Kevin Brownlow said that the studio had wanted the Dreyer film to have been an epic and it was... just not in the way they expected. The French film on the other hand was huge in scope taking seven months to film all across France with its director in search of authentic locations from Rouen to Orleans, Rheims Cathedral to the cellars of Mont St Michel. There was also a cast of thousands including at one point military extras who, having achieved their director’s objective, pushed on for greater glory only to be met with the fists of their opposition!

Simone Genevois
Simone Genevois makes for an heroic Jeanne and was exactly the right age to play the Saint being 16-17 during the shoot (she played Ivan Muzzhukhin’s young daughter in House of Mystery (1924) too!). We see her naming of the Dauphin in the cathedral and pivotal role in the defeats of the English.

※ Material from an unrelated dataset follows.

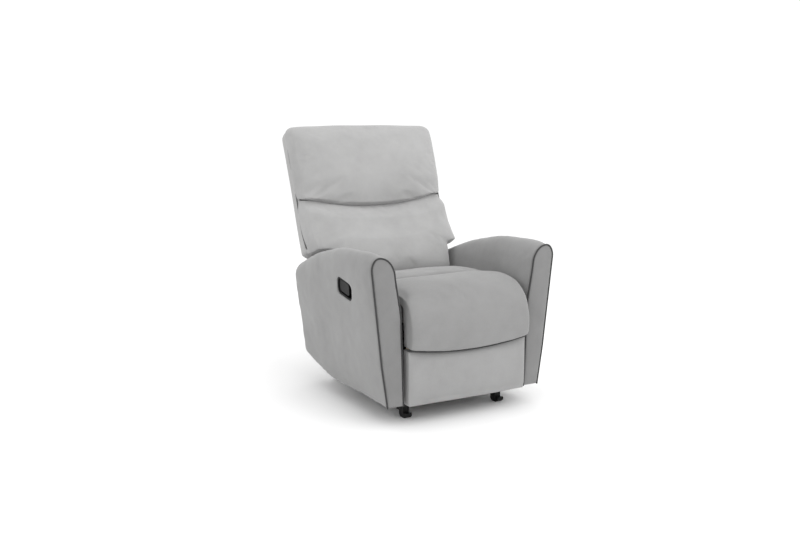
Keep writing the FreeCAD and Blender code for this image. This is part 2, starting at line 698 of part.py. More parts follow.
# ---------------------------------------------------------------- footrest
def footrest():
    board_rear = BOARD_Y + BOARD_T
    save("footrest_board", block(-BOARD_HALF, BOARD_HALF, BOARD_Y, board_rear, BOARD_Z0, BOARD_Z1))
    plate = block(
        DRIVE_X, DRIVE_X + PLATE, board_rear, FOOT_PIVOT[0],
        FOOT_LOW_PIVOT[1] - EYE_R, FOOT_PIVOT[1] + EYE_R,
    )
    flange = block(
        DRIVE_X - 26, DRIVE_X, board_rear, board_rear + PLATE,
        FOOT_LOW_PIVOT[1] - EYE_R, FOOT_PIVOT[1] + EYE_R,
    )
    spine = bar(FOOT_LOW_PIVOT, FOOT_PIVOT, EYE_R, DRIVE_X, DRIVE_X + PLATE)
    pins = [
        rivet(FOOT_PIVOT, DRIVE_X, CARRIER_X),
        rivet(FOOT_LOW_PIVOT, DRIVE_X, CARRIER_X),
    ]
    save_pair("footrest_bracket", spine.fuse([plate, flange] + pins).removeSplitter())

    lower = block(
        -PAD_HALF, PAD_HALF, BOARD_Y - LOWER_PAD_T, BOARD_Y, PAD_Z0, PAD_SEAM_Z
    )
    lower = rounded(lower, 12, lambda e: e.Vertexes[0].Point.y < BOARD_Y - 1 and
                    e.Vertexes[-1].Point.y < BOARD_Y - 1)
    save("footrest_lower_pad", lower)
    front = BOARD_Y - UPPER_PAD_T
    upper = slab_x(
        [
            (BOARD_Y, PAD_SEAM_Z),
            (front + 26, PAD_SEAM_Z),
            (front, PAD_SEAM_Z + 50),
            (front, PAD_Z1 - 58),
            (front + 30, PAD_Z1 - 6),
            (front + 58, PAD_Z1),
            (BOARD_Y + PAD_OVER, PAD_Z1),
            (BOARD_Y + PAD_OVER, BOARD_Z1),
            (BOARD_Y, BOARD_Z1),
        ],
        -PAD_HALF,
        PAD_HALF,
    )
    save("footrest_upper_pad", upper)


# ---------------------------------------------------------------- back
def leaned(shape):
    """The back's pieces are drawn upright about the crease and then leaned rearward."""
    copy = shape.copy()
    copy.Placement = FreeCAD.Placement(
        V(0, BACK_Y, BACK_Z), FreeCAD.Rotation(V(1, 0, 0), -LEAN)
    )
    return copy


def back_local(y, z):
    """A place in the leaned back, from the chair's own y and z."""
    angle = math.radians(LEAN)
    dy = y - BACK_Y
    dz = z - BACK_Z
    return (
        dy * math.cos(angle) - dz * math.sin(angle),
        dy * math.sin(angle) + dz * math.cos(angle),
    )


def back_outline(inset, low, y0, y1):
    """The back's T-shaped plate: narrow between the arms and wide above them."""
    half = BACK_HALF - inset
    ear = EAR_HALF - inset
    top = BACK_TOP - inset
    ear_low = EAR_LOW + inset
    points = [
        (-half, low), (half, low), (half, ear_low), (ear, ear_low),
        (ear, top), (-ear, top), (-ear, ear_low), (-half, ear_low),
    ]
    plate = slab_y(points, y0, y1)
    radius = CORNER_R - inset
    return rounded(
        plate, radius, lambda e: along("y")(e) and e.Vertexes[0].Point.z > top - 1
    )


def back():
    shell = back_outline(0, BACK_LOW, SHELL_FRONT, SHELL_DEPTH)
    room = back_outline(
        SHELL_SIDE, BACK_LOW + SHELL_SIDE, SHELL_FRONT - 1, SHELL_DEPTH - SHELL_WALL
    )
    slots = [
        block(x0, x1, SHELL_FRONT - 1, POST_FRONT + POST_D, BACK_LOW - 1, BACK_LOW + SHELL_SIDE + 1)
        for x0, x1 in (
            (DRIVE_X - 1, POST_X + POST_W + 1),
            (-POST_X - POST_W - 1, -DRIVE_X + 1),
        )
    ]
    save("back_shell", leaned(shell.cut(room).cut(slots[0]).cut(slots[1])))

    post_low = BACK_LOW
    post_high = BACK_TOP - SHELL_SIDE
    post_rear = POST_FRONT + POST_D
    post = block(POST_X, POST_X + POST_W, POST_FRONT, post_rear, post_low, post_high)
    save_pair("back_post", leaned(post))
    rail_rear = post_rear + RAIL_D
    for name, half, z0, z1 in (
        ("top", EAR_HALF - SHELL_SIDE - 4, post_high - 64, post_high - 24),
        ("ear", EAR_HALF - SHELL_SIDE - 4, EAR_LOW + 24, EAR_LOW + 84),
        ("lower", POST_X + POST_W, 0, 45),
    ):
        rail = block(-half, half, post_rear, rail_rear, z0, z1)
        save("back_" + name + "_rail", leaned(rail))
    for number, z in enumerate((80.0, 360.0), 1):
        strap = block(-POST_X, POST_X, POST_FRONT + 2, POST_FRONT + 4, z, z + WEB_W)
        save("back_webbing_" + str(number), leaned(strap))

    hinge = back_local(HINGE_Y, HINGE_Z)
    bracket = slab_x(
        [
            (hinge[0] - 13, hinge[1] - 13),
            (hinge[0] + 13, hinge[1] - 13),
            (hinge[0] + 13, hinge[1] + 20),
            (post_rear, post_low),
            (post_rear, 30),
            (POST_FRONT, 30),
            (POST_FRONT, post_low),
            (hinge[0] - 13, hinge[1] + 20),
        ],
        DRIVE_X,
        DRIVE_X + PLATE,
    )
    bracket = bored(bracket, [hinge], DRIVE_X)
    save_pair("back_bracket", leaned(bracket))

    lumbar = back_pad(0.0, SEAM_Z, LUMBAR_CROWN)
    notch_low = -1.0
    for side in (-1, 1):
        near = side * BACK_HALF
        far = side * (EAR_HALF + 1)
        notch = block(
            min(near, far), max(near, far), -LUMBAR_CROWN - 1, SHELL_FRONT + 1,
            notch_low, EAR_LOW,
        )
        lumbar = lumbar.cut(notch)
    save("lumbar_pad", leaned(lumbar))
    head = back_pad(SEAM_Z, BACK_TOP, HEAD_CROWN)
    head = rounded(
        head, CORNER_R, lambda e: along("y")(e) and e.Vertexes[0].Point.z > BACK_TOP - 1
    )
    save("head_pad", leaned(head))


def back_pad(low, high, crown):
    """A pad across the back whose front is crowned between its lower and upper seams."""
    edges = [
        Part.makeLine(V(0, SHELL_FRONT, low), V(0, SHELL_FRONT, high)),
        Part.makeLine(V(0, SHELL_FRONT, high), V(0, -6, high)),
        Part.Arc(V(0, -6, high), V(0, -crown, (low + high) / 2), V(0, -6, low)).toShape(),
        Part.makeLine(V(0, -6, low), V(0, SHELL_FRONT, low)),
    ]
    pad = Part.Face(Part.Wire(edges)).extrude(V(2 * EAR_HALF, 0, 0))
    pad.translate(V(-EAR_HALF, 0, 0))
    return pad


base()
arms()
handle()
cable_parts()
seat()
swing_links()
footrest_links()
footrest()
back()
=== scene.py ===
"""Manual recliner armchair in brushed grey microfibre: upholstery, piping, mechanism finishes.

Everything is in metres. The sitter faces -Y, +X is the sitter's left, the floor is z = 0.
"""
import math

import bpy
from mathutils import Euler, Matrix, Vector, noise


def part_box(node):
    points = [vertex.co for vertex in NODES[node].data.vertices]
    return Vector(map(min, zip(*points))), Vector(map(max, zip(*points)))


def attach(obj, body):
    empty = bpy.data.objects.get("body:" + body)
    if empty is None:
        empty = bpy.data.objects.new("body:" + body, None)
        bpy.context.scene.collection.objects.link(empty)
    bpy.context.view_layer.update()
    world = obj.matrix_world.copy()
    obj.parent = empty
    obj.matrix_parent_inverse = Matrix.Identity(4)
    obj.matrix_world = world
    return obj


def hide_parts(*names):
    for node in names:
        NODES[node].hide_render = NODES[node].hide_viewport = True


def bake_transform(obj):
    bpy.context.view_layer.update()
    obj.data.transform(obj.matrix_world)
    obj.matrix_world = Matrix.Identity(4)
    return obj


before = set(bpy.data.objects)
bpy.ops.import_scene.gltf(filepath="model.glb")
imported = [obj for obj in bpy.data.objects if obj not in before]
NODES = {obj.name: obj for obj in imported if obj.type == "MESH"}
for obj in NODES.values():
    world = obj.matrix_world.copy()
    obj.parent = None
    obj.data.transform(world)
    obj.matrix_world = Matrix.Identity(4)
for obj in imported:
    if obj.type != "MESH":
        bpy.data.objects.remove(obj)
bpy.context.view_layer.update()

# ---------------------------------------------------------------- sizes
LEAN = math.radians(21.6)       # the back's lean at rest
CREASE_Y = 0.180                # where the back meets the seat
CREASE_Z = 0.430
BACK_TOP = 0.645                # the back's height above the crease, along the lean
EAR_HALF = 0.333                # half width above the arms
EAR_LOW = 0.097                 # underside of the ears
CORNER = 0.044                  # rounded top corners
PIPING = 0.0032                 # radius of the piping

ARM_TOP = 0.612                 # highest point of an arm
ARM_PEAK_Y = -0.330             # where it is
ARM_FOOT = 0.0738               # lower edge of an arm at its front
ARM_BEND_Z = 0.217              # the outer face leans in below this height and out above it
ARM_BEND_X = 0.341
ARM_INNER = 0.258               # an arm's inner face at its foot
INNER_SHOULDER = 0.074          # height of the rounding over the inner face
OUTER_SHOULDER = 0.042

CUP_HOLE = (0.062, 0.1168, 0.0668)  # opening for the handle's cup: depth, length, height
CUP_HOLE_X = -0.3655
CUP_CORNER = 0.023
CUP_TILT = math.radians(10.0)
CUP_SPLAY = math.atan(0.11)     # the outer face's slope, which the cup follows

CLOTH_HALF = 0.211              # the dust cloth: half width, top and lower edge
CLOTH_TOP = 0.346
CLOTH_LOW = 0.086
CLOTH_Y = -0.3245

CAMERA_PLACE = (-1.799, -3.156, 1.080)
CAMERA_AIM = (-0.014, 0.035, 0.4815)
CAMERA_LENS = 42.15


# ---------------------------------------------------------------- shader maths
class Wire:
    """A socket in a node tree, with arithmetic that adds Math nodes."""

    def __init__(self, tree, socket):
        self.tree = tree
        self.socket = socket

    def math(self, operation, other=None, flipped=False):
        node = self.tree.nodes.new("ShaderNodeMath")
        node.operation = operation
        first, second = (other, self) if flipped else (self, other)
        for socket, value in zip(node.inputs, (first, second)):
            if isinstance(value, Wire):
                self.tree.links.new(value.socket, socket)
            elif value is not None:
                socket.default_value = value
        return Wire(self.tree, node.outputs[0])

    def __add__(self, other):
        return self.math("ADD", other)

    __radd__ = __add__

    def __sub__(self, other):
        return self.math("SUBTRACT", other)

    def __rsub__(self, other):
        return self.math("SUBTRACT", other, True)

    def __mul__(self, other):
        return self.math("MULTIPLY", other)

    __rmul__ = __mul__

    def __truediv__(self, other):
        return self.math("DIVIDE", other)

    def __pow__(self, other):
        return self.math("POWER", other)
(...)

Once caught, the comparisons with Dreyers trial are interesting, especially the faces of her accused. She found the filming exhausting, not just because she had to wear actual 22 kilo armour but also the emotional impact of the ending which she found hard to watch after completion.

Mr Brownlow said this 9.5 copy had helped spark the restoration of this film, and it would be one I’l like to see all the way through. Cyrus again accompanied and followed every sword thrust and parry, every heroic charge and the sadness of this remarkable young person’s final days.


Another evening of the unexpected for a packed, end of season, Bioscope. The next begins in September and it may well begin with The Goose Woman featuring one of the very best performances of the era from Louise Dresser.

And yet another good season for the Kennington Bioscope! Thanks to all those who organise, project and otherwise enable this precious cinematic resource. The Cinema Museum is also to be congratulated and deserves whatever support every genuine cinephile can give it. One of the best venues in London and surely one of the very best silent film clubs anywhere!